I would say that the 25% limit applied by the Hub is a well define safeguard. But when it comes to osmosis the supply dynamic is relatively different. Remember that ATOMs a mostly useless beyond providing security collateral. Sure LS will bring some additional liquidity features but this is estimated to remain economically minor in the general usecases for this token. Therefore the risk factor on ATOMs is actually centered around supply & demand balance between those willing to use the LSM to liquify instantly.

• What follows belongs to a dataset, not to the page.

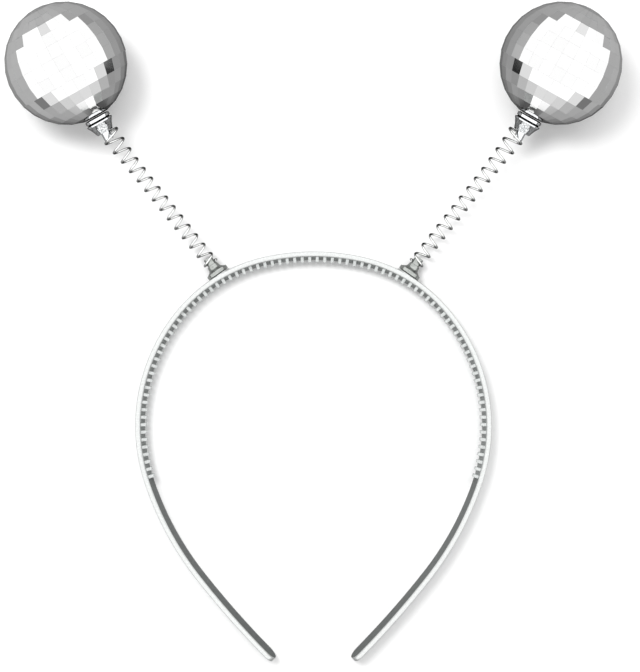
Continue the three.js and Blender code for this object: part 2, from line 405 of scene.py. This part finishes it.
# %% The comb teeth
TOOTH_PITCH = 2.82
TOOTH_THICKNESS = 1.2
TOOTH_REACH = 1.6
TOOTH_ROOT = 1.1, 7.9           # lowest and highest point where the tooth leaves the band
TOOTH_TIP = 2.4, 6.6            # and the same at its free end
TOOTH_BEVEL = 0.22


def tooth_shape():
    tip = -BAND_THICKNESS / 2 - TOOTH_REACH
    corners = [(lean_at(height), height) for height in TOOTH_ROOT]
    corners += [(tip, TOOTH_TIP[1]), (tip, TOOTH_TIP[0])]
    shape = bmesh.new()
    for x in (-TOOTH_THICKNESS / 2, TOOTH_THICKNESS / 2):
        for out, height in corners:
            shape.verts.new((x, out, height))
    shape.verts.ensure_lookup_table()
    v = shape.verts
    shape.faces.new([v[k] for k in (0, 1, 2, 3)])
    shape.faces.new([v[k] for k in (7, 6, 5, 4)])
    for k in range(4):
        n = (k + 1) % 4
        shape.faces.new((v[k], v[k + 4], v[n + 4], v[n]))
    bmesh.ops.recalc_face_normals(shape, faces=shape.faces)
    bmesh.ops.bevel(shape, geom=list(shape.edges), offset=TOOTH_BEVEL, segments=2, affect="EDGES",
                    profile=0.6)
    shape.verts.index_update()
    result = [v.co.copy() for v in shape.verts], [tuple(v.index for v in f.verts) for f in shape.faces]
    shape.free()
    return result


tooth_points, tooth_faces = tooth_shape()
tooth_places = []
distance = TOOTH_PITCH / 2
while distance <= TOOTH_END:
    tooth_places += [distance, -distance]
    distance += TOOTH_PITCH
for place in tooth_places:
    point, outward = band_station(place)
    along = outward.cross(Vector((0, 0, 1)))
    first = len(wall_points)
    wall_points += [point + along * p.x + outward * p.y + Vector((0, 0, p.z)) for p in tooth_points]
    wall_faces += [tuple(first + k for k in face) for face in tooth_faces]
    wall_numbers += [2] * len(tooth_faces)
print("teeth:", len(tooth_places))

# %% [markdown]
# A low round boss on the outer face carries each foot. It leans a few degrees toward its ball
# with the foot.

# %% Where the feet stand
FOOT_DISTANCE = 35.55
FOOT_TILT = 5
BOSS_RADIUS = 4.4
BOSS_HEIGHT = 0.6
BOSS_ROUNDING = 0.25
GAP = 0.3               # left open between two pieces, as in the solids


def foot_direction(side):
    outward = band_station(side * FOOT_DISTANCE)[1]
    return Matrix.Rotation(-side * math.radians(FOOT_TILT), 3, "Z") @ outward


def foot_point(side, height):
    point, outward = band_station(side * FOOT_DISTANCE)
    base = point + outward * (BAND_THICKNESS / 2 + BOSS_HEIGHT)
    return base + Vector((0, 0, BAND_DEPTH / 2)) + foot_direction(side) * height


def boss_points(side):
    corners = [(BOSS_RADIUS, -BOSS_HEIGHT - BAND_THICKNESS / 2), (BOSS_RADIUS, 0), (0.5, 0)]
    outline = rounded(corners, BOSS_ROUNDING)
    return joined_rings(turned_rings(outline, foot_point(side, 0), foot_direction(side), 48))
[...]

On Osmosis side the equation is somewhat different as the token’s usecase are. Most OSMOs are intended to be used in LP since the tokenomics revamp. As the new model is expected to push delegators to provide liquidity instead of conventional staking. Assuming that, rough estimates on our models shows that over a year, 1/3 of all OSMOs should end up in liquidity provision (either directly or indireclty via vaults, smart contracts, supercharged pools, etc…). Therefore the collateral risks here would also be different. The main impact factor would then be the volatility of pools containing OSMO tokens. Which greatly extends the surface area.

A general safe approach to better balance risk would be to align a long-term target at 25% but with a safer initial approach by gradually getting to this target, potentially starting with a 15% cap that would be raised via governance as we see how holders behave with their liquid staked OSMOs (are they holding them simply or do we see now liquidity providing use cases)

Anyway there’s no doubt this is going to be a interesting community debate on the matter !

1 Like

It should be an interesting debate indeed, but that is exactly where this thread is for :stuck_out_tongue:

I see a lot of people in here ok with 25%, but also with a slightly lower safer approach. Can we safely assume we are good to go to convert this slowly into a draft?